Dice el Evangelio que se abrió el Cielo. Que se rasgó, como si esa expresión hablase de una grieta definitiva, de un descosido, de las puertas de la casa del Padre ahora abiertas para siempre. Algo inesperado, impresionante, una especie de nueva y definitiva simpatía entre lo divino y lo humano. Porque Jesús empezaba la vida pública y desde el Cielo observaban atentos. Todo lo nuestro a la vista. Todo lo suyo a la vista. Y el Padre no puede menos que decirle al Hijo que le quiere. Mirad a mi siervo -dice Isaías-, a quien sostengo; mi elegido, a quien prefiero. Justo eso, en forma de voz potente, con el Espíritu Santo, descendió entonces sobre Jesús: “Tú eres mi Hijo amado, mi predilecto”.

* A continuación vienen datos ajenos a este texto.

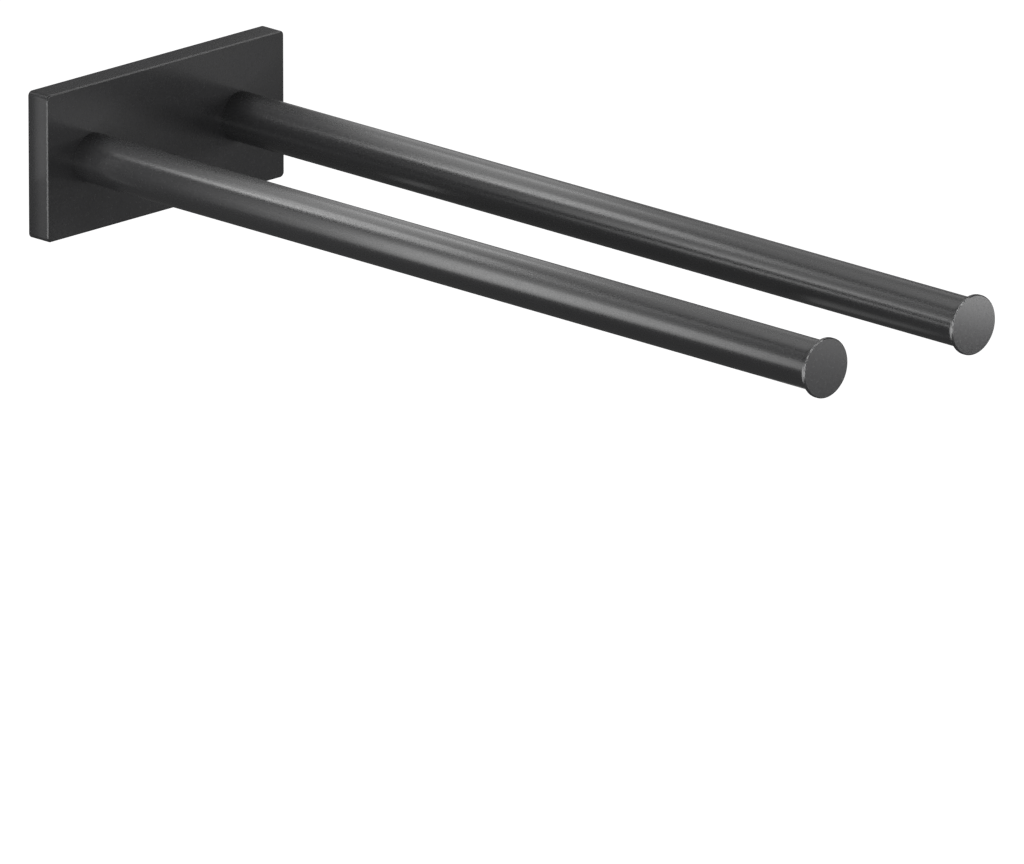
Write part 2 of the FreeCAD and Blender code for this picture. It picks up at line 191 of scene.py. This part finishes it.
def axisDistance(tree, parts, offset):
    # how far a point lies from the nearer of two axes along X, at y = -offset and +offset
    sideways = workOut(tree, "SUBTRACT", workOut(tree, "ABSOLUTE", parts["Y"]), offset)
    return workOut(tree, "SQRT", workOut(tree, "ADD", squareOf(tree, sideways), squareOf(tree, parts["Z"])))


def joinUp(tree, shader, colour, roughness, normal):
    # what each finish ends with
    for name, value in (("Base Color", colour), ("Roughness", roughness), ("Normal", normal)):
        tree.links.new(value, shader.inputs[name])


print("helpers ready")

# Black powder coat on the plate, the arms and the caps
coat = {
    "dark": (0.025, 0.025, 0.026),
    "light": (0.03, 0.03, 0.031),
    "patchSize": 14 * mm,
    "peelSize": 1.3 * mm,
    "peelDepth": 0.0003 * mm,
    "smooth": 0.24,
    "rough": 0.28,
}


def powderCoat():
    finish, tree, shader = startFinish("blackPowderCoat")
    place = surfacePlace(tree)
    patches = grainOf(tree, place, coat["patchSize"])
    peel = grainOf(tree, place, coat["peelSize"])
    joinUp(tree, shader,
           blendColours(tree, patches, coat["dark"], coat["light"]),
           spread(tree, peel, coat["smooth"], coat["rough"]),
           raiseSurface(tree, peel, coat["peelDepth"]))
    return finish


# Stainless sheet of the bracket, brushed along the plate's width
bracketSheet = {
    "dark": (0.44, 0.45, 0.46),
    "light": (0.62, 0.63, 0.64),
    "lineSize": 0.22 * mm,
    "lineLength": 40.0,  # how many times longer than wide a brush line is
    "lineDepth": 0.003 * mm,
    "cloudSize": 25 * mm,
    "smooth": 0.26,
    "rough": 0.44,
    "drawnOut": 0.4,  # how much the brushing draws out a highlight
}


def brushedSheet():
    finish, tree, shader = startFinish("brushedStainless", metallic=1.0)
    alongBrush = surfacePlace(tree, (1, 1 / bracketSheet["lineLength"], 1))
    lines = grainOf(tree, alongBrush, bracketSheet["lineSize"])
    clouds = grainOf(tree, surfacePlace(tree), bracketSheet["cloudSize"])
    both = workOut(tree, "DIVIDE", workOut(tree, "ADD", lines, clouds), 2)
    joinUp(tree, shader,
           blendColours(tree, spread(tree, both, 0, 1), bracketSheet["dark"], bracketSheet["light"]),
           spread(tree, both, bracketSheet["smooth"], bracketSheet["rough"]),
           raiseSurface(tree, lines, bracketSheet["lineDepth"]))
    shader.inputs["Anisotropic"].default_value = bracketSheet["drawnOut"]
    return finish


# Zinc on the wall screws, washers, bolts and pins: bright, with a faint blue and yellow bloom
zinc = {
    "blue": (0.56, 0.59, 0.64),
    "yellow": (0.66, 0.64, 0.58),
    "bloomSize": 5 * mm,
    "frostSize": 0.35 * mm,
    "frostDepth": 0.003 * mm,
    "smooth": 0.2,
    "rough": 0.38,
}


def platedZinc():
    finish, tree, shader = startFinish("brightZinc", metallic=1.0)
    place = surfacePlace(tree)
    bloom = grainOf(tree, place, zinc["bloomSize"])
    frost = grainOf(tree, place, zinc["frostSize"])
    joinUp(tree, shader,
           blendColours(tree, spread(tree, bloom, 0, 1), zinc["blue"], zinc["yellow"]),
           spread(tree, frost, zinc["smooth"], zinc["rough"]),
           raiseSurface(tree, frost, zinc["frostDepth"]))
    return finish


# Burnished steel of the clamp screws: dark, a little mottled
burnished = {
    "dark": (0.16, 0.16, 0.17),
    "light": (0.34, 0.34, 0.35),
    "mottleSize": 0.8 * mm,
    "mottleDepth": 0.004 * mm,
    "smooth": 0.3,
    "rough": 0.45,
}


def burnishedSteel():
    finish, tree, shader = startFinish("burnishedSteel", metallic=1.0)
    mottle = grainOf(tree, surfacePlace(tree), burnished["mottleSize"])
    joinUp(tree, shader,
           blendColours(tree, spread(tree, mottle, 0, 1), burnished["dark"], burnished["light"]),
           spread(tree, mottle, burnished["smooth"], burnished["rough"]),
           raiseSurface(tree, mottle, burnished["mottleDepth"]))
    return finish


# Turned brass of the root plugs: fine tool marks round the arm's axis
brass = {
    "dark": (0.6, 0.42, 0.17),
    "light": (0.8, 0.6, 0.3),
    "markPitch": 0.35 * mm,
    "markDepth": 0.006 * mm,
    "tarnishSize": 4 * mm,
    "smooth": 0.22,
    "rough": 0.4,
}


def turnedBrass():
    finish, tree, shader = startFinish("turnedBrass", metallic=1.0)
    low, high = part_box("root_plug_right")
    parts = surfaceParts(tree)
    fromAxis = axisDistance(tree, parts, (low[1] + high[1]) / 2)
    along = workOut(tree, "ADD", parts["X"], fromAxis)  # so the marks run on from the side over the end
    marks = workOut(tree, "SINE", workOut(tree, "MULTIPLY", along, 2 * math.pi / brass["markPitch"]))
    tarnish = grainOf(tree, surfacePlace(tree), brass["tarnishSize"])
    joinUp(tree, shader,
           blendColours(tree, spread(tree, tarnish, 0, 1), brass["dark"], brass["light"]),
           spread(tree, tarnish, brass["rough"], brass["smooth"]),
           raiseSurface(tree, spread(tree, marks, 0, 1, -1, 1), brass["markDepth"]))
    return finish


# Nitrile rubber of the cap rings: black, dull, with a grey bloom
rubber = {
    "dark": (0.012, 0.012, 0.012),
    "bloom": (0.03, 0.03, 0.03),
    "bloomSize": 2 * mm,
    "skinSize": 0.2 * mm,
    "skinDepth": 0.003 * mm,
    "smooth": 0.55,
    "rough": 0.75,
}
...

Jesús no respondió. De hecho, no hay en el Evangelio ninguna indicación que permita pensar que iniciara en ese momento un diálogo con el Padre. Nosotros contemplamos ese momentazo cósmico entre el Padre y el Hijo desde lo que dicen los evangelios. Nos puede parecer que a lo sucedido le faltó calibre: un Padre poderoso y un Hijo pobre que empezaba una tarea universal. Y el Padre, que se lo podría haber dado todo, sólo le dijo que le quería; ¡qué impresionante! Aunque es probable que no nos impresione tanto como debiera porque en el fondo seguimos imaginando a Jesús como una especie de superhéroe volador de cómic, sin pobrezas, sin fatigas, sin dolores, por encima de todo lo aterrizado de nuestras pequeñas vidas normales. Un hombre llamado a salvar el mundo entero, y cuando empezaba por fin su misión, el Padre le llena los bolsillos sólo con esa noticia: mi Hijo, mi amado, mi predilecto.

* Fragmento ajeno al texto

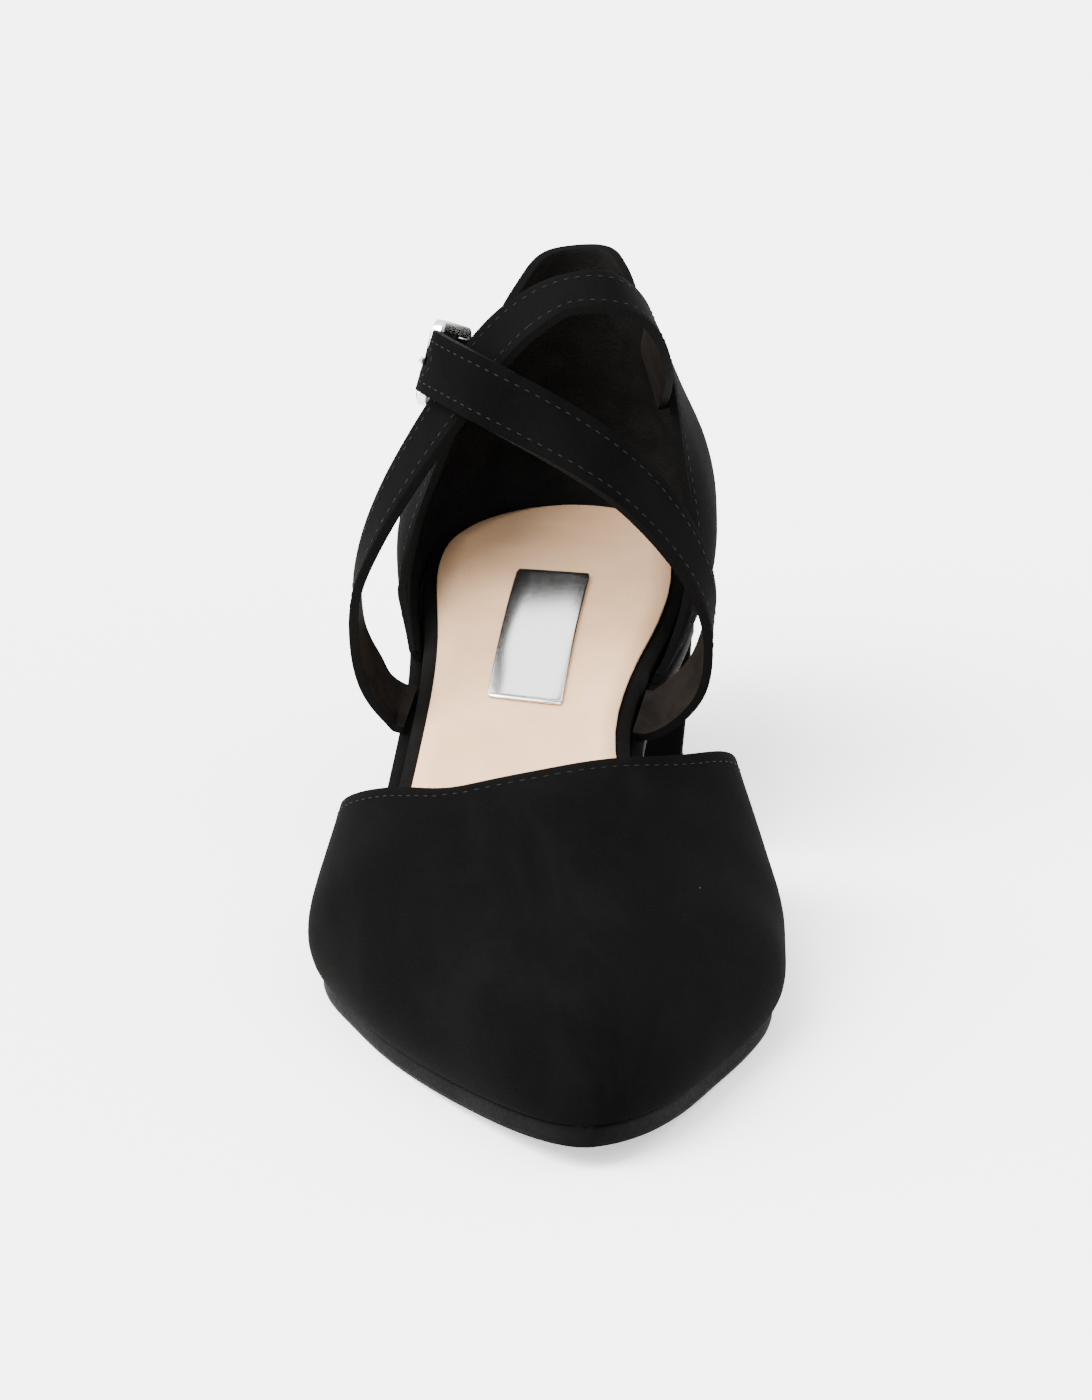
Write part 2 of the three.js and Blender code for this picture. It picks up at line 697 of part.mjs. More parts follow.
function ankleStrap() {
  return band(ankleStrapRows, strapWidth, strapThickness, 3);
}

function frontStrap() {
  const centre = new THREE.CatmullRomCurve3(frontStrapRows.map((row) => row.point));
  const faces = new THREE.CatmullRomCurve3(frontStrapRows.map((row) => row.face));
  centre.arcLengthDivisions = 20 * (frontStrapRows.length - 1);
  const toProng = centre.getLengths()[20 * prongRow];
  const holes = [-2, -1, 0, 1, 2].map((k) => {
    const t = centre.getUtoTmapping(0, toProng + k * holeSpacing);
    const { point, face, side } = bandFrame(centre, faces, t);
    const punch = new THREE.CylinderGeometry(holeRadius, holeRadius, 2 * strapThickness, 8);
    return oriented(punch, side, face, side.clone().cross(face), point);
  });
  return cut(band(frontStrapRows, strapWidth, strapThickness, 3), ...holes);
}

function buckleTab() {
  return band(tabRows, strapWidth, strapThickness, 4);
}

// Buckle

function roundedRing(length, width, inset, corner) {
  const outerShape = new THREE.Shape();
  const hole = new THREE.Path();
  const trace = (path, x, y, r) => {
    path.moveTo(-x + r, -y);
    path.lineTo(x - r, -y);
    path.absarc(x - r, -y + r, r, -Math.PI / 2, 0, false);
    path.lineTo(x, y - r);
    path.absarc(x - r, y - r, r, 0, Math.PI / 2, false);
    path.lineTo(-x + r, y);
    path.absarc(-x + r, y - r, r, Math.PI / 2, Math.PI, false);
    path.lineTo(-x, -y + r);
    path.absarc(-x + r, -y + r, r, Math.PI, Math.PI * 1.5, false);
  };
  trace(outerShape, length / 2, width / 2, corner);
  trace(hole, length / 2 - inset, width / 2 - inset, Math.max(corner - inset, 0.4));
  outerShape.holes.push(hole);
  return outerShape;
}

function oriented(geometry, first, second, third, origin) {
  const matrix = new THREE.Matrix4().makeBasis(first, second, third).setPosition(origin);
  return geometry.applyMatrix4(matrix);
}

const frameForward = atBuckle(buckleLength, buckleTilt).sub(rearBar).normalize();
const frameOut = frameForward.clone().cross(upward).normalize();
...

Empieza Jesús su misión y ese es su tesoro: su humanidad, la compañía de María, unos pocos amigos, y la certeza de que el Padre le prefiere. Como nosotros, que este tiempo de pandemia nos hace mirar de otro modo y nos damos cuenta como nunca de que sólo tenemos eso mismo, unos pocos amigos, unas circunstancias concretas, y la joya de nuestra vocación cristiana – ¿es poco? Si el Cielo se abriese sobre nuestras cabezas como narra el Evangelio, le gritaríamos al Padre que hiciese bajar sobre nosotros todo tipo de riquezas, de soluciones, que nos ahorrase cansancios y sinsabores. Y que nos arreglase la vida para poder disfrutarla. Al Hijo predilecto Dios le dio su amor de Padre y un camino. Le hizo rozarse con todo lo humano, sin descuentos, porque la vida entera sirve para descubrirse hijo, para crecer así, y para unirse al Padre e intentar construir juntos la historia. Cuando la vida deja de ser vocación, por mucho que hagamos, queda sin sentido.

Se nos abrió el Cielo el día de nuestro bautismo. Nos alcanza también con toda la vida que lleva dentro cada vez que nos confesamos o recibimos la comunión. Y entonces nos llueve encima ese mismo amor de Dios – un diluvio que no ahoga sino que libera. Es lo poco que necesitamos para ser invencibles. Lo que transforma la vida hasta en lo más concreto posible. Como algunos mayores que he conocido que se hacen ancianos contentos, agradecidos, porque la vida les ha valido la pena entera. Cerca de Dios, en este año nuevo que empieza cuesta arriba, comprobemos hasta dónde nos lleva, y cómo, su amor paterno.